* What is required *
Copy these lines exactly and nothing else: from the line holding "wall(back_grid()), body_knit, cape)" to the line holding "cad_parts[node].hide_render = cad_parts[node].hide_viewport", both lines included.

Entries with model source code
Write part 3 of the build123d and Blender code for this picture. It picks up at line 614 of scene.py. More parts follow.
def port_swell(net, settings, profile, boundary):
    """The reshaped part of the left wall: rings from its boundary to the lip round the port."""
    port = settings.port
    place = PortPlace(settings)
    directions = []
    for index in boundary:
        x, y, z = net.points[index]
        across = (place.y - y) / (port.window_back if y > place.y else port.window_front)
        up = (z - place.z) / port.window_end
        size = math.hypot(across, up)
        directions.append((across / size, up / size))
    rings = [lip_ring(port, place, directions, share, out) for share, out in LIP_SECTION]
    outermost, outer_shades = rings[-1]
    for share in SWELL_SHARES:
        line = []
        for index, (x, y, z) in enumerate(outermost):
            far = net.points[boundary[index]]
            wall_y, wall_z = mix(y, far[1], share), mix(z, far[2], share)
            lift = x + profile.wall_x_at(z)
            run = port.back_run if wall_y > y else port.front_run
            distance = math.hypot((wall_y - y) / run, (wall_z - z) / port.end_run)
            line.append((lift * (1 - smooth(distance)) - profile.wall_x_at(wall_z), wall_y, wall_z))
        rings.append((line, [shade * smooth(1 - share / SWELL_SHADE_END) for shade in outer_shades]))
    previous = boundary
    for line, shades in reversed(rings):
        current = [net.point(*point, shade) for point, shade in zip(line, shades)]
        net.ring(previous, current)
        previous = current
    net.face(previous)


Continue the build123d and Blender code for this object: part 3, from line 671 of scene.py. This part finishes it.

==

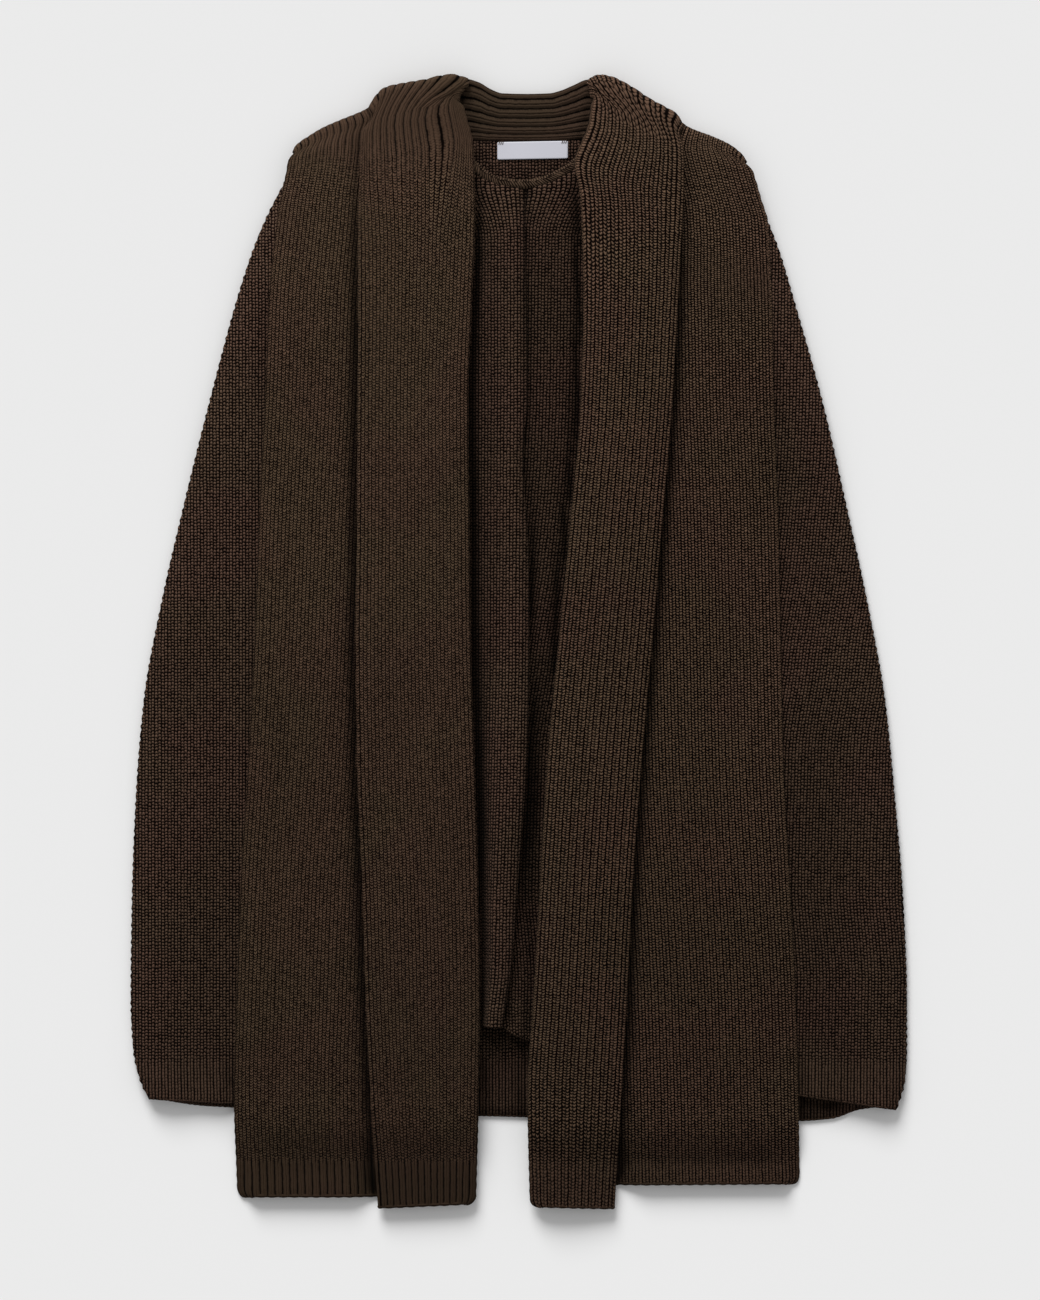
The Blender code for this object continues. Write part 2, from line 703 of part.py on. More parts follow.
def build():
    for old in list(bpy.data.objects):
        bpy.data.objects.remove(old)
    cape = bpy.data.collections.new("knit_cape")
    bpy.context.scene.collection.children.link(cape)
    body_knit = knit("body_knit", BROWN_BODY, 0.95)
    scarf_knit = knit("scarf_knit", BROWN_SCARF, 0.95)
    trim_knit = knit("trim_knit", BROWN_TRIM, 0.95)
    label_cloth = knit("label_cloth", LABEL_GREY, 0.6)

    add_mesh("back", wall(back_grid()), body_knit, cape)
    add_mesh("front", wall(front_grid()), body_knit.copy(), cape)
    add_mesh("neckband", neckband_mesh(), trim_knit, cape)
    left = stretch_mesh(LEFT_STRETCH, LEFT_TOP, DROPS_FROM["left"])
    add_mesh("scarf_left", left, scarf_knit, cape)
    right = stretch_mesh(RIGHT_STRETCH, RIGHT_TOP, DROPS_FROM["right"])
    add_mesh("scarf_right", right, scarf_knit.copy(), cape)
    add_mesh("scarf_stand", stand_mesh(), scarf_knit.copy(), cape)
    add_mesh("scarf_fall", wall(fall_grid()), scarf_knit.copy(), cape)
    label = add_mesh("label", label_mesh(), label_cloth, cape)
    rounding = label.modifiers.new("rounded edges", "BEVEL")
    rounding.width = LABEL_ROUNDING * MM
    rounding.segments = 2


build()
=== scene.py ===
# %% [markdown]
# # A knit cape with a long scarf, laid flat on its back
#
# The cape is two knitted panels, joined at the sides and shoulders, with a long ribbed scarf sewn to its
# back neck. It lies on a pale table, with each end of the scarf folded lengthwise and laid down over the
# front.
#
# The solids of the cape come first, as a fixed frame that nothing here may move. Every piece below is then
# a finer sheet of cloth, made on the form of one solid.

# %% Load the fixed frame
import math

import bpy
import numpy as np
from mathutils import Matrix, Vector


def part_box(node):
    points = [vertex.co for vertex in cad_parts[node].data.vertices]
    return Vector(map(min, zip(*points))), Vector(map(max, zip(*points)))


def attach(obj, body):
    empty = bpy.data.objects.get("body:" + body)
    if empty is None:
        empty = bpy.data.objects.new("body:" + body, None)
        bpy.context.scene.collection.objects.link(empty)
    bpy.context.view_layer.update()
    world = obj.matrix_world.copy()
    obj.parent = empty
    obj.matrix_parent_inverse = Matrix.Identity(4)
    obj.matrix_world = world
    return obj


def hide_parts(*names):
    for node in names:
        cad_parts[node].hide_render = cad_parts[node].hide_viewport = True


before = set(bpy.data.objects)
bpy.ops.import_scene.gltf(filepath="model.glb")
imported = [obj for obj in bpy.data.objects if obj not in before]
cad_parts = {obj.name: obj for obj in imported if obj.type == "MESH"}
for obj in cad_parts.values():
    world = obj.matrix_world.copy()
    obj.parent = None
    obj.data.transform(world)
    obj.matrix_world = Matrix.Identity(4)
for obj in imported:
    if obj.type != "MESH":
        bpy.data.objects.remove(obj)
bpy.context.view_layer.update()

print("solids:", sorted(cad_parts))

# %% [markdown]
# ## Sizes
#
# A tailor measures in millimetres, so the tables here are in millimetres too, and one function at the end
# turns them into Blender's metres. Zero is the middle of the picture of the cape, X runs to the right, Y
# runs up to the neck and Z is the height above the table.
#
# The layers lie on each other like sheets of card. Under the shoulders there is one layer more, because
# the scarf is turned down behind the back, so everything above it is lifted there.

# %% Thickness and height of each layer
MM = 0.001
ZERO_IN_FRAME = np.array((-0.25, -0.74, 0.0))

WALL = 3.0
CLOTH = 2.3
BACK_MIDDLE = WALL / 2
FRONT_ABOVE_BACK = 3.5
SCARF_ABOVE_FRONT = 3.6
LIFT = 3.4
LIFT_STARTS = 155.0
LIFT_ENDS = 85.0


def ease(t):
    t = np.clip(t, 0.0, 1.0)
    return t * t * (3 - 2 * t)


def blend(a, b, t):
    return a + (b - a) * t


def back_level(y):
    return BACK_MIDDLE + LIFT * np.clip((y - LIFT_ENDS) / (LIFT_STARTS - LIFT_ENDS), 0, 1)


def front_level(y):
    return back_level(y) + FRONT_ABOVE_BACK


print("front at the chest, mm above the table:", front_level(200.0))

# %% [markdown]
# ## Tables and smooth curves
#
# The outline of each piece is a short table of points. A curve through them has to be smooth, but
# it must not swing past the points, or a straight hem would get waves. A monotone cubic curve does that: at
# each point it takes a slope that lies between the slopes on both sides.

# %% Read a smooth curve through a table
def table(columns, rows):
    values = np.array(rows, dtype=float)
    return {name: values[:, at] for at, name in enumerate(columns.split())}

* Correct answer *
    add_mesh("back", wall(back_grid()), body_knit, cape)
    add_mesh("front", wall(front_grid()), body_knit.copy(), cape)
    add_mesh("neckband", neckband_mesh(), trim_knit, cape)
    left = stretch_mesh(LEFT_STRETCH, LEFT_TOP, DROPS_FROM["left"])
    add_mesh("scarf_left", left, scarf_knit, cape)
    right = stretch_mesh(RIGHT_STRETCH, RIGHT_TOP, DROPS_FROM["right"])
    add_mesh("scarf_right", right, scarf_knit.copy(), cape)
    add_mesh("scarf_stand", stand_mesh(), scarf_knit.copy(), cape)
    add_mesh("scarf_fall", wall(fall_grid()), scarf_knit.copy(), cape)
    label = add_mesh("label", label_mesh(), label_cloth, cape)
    rounding = label.modifiers.new("rounded edges", "BEVEL")
    rounding.width = LABEL_ROUNDING * MM
    rounding.segments = 2


build()
=== scene.py ===
# %% [markdown]
# # A knit cape with a long scarf, laid flat on its back
#
# The cape is two knitted panels, joined at the sides and shoulders, with a long ribbed scarf sewn to its
# back neck. It lies on a pale table, with each end of the scarf folded lengthwise and laid down over the
# front.
#
# The solids of the cape come first, as a fixed frame that nothing here may move. Every piece below is then
# a finer sheet of cloth, made on the form of one solid.

# %% Load the fixed frame
import math

import bpy
import numpy as np
from mathutils import Matrix, Vector


def part_box(node):
    points = [vertex.co for vertex in cad_parts[node].data.vertices]
    return Vector(map(min, zip(*points))), Vector(map(max, zip(*points)))


def attach(obj, body):
    empty = bpy.data.objects.get("body:" + body)
    if empty is None:
        empty = bpy.data.objects.new("body:" + body, None)
        bpy.context.scene.collection.objects.link(empty)
    bpy.context.view_layer.update()
    world = obj.matrix_world.copy()
    obj.parent = empty
    obj.matrix_parent_inverse = Matrix.Identity(4)
    obj.matrix_world = world
    return obj


def hide_parts(*names):
    for node in names:
        cad_parts[node].hide_render = cad_parts[node].hide_viewport = True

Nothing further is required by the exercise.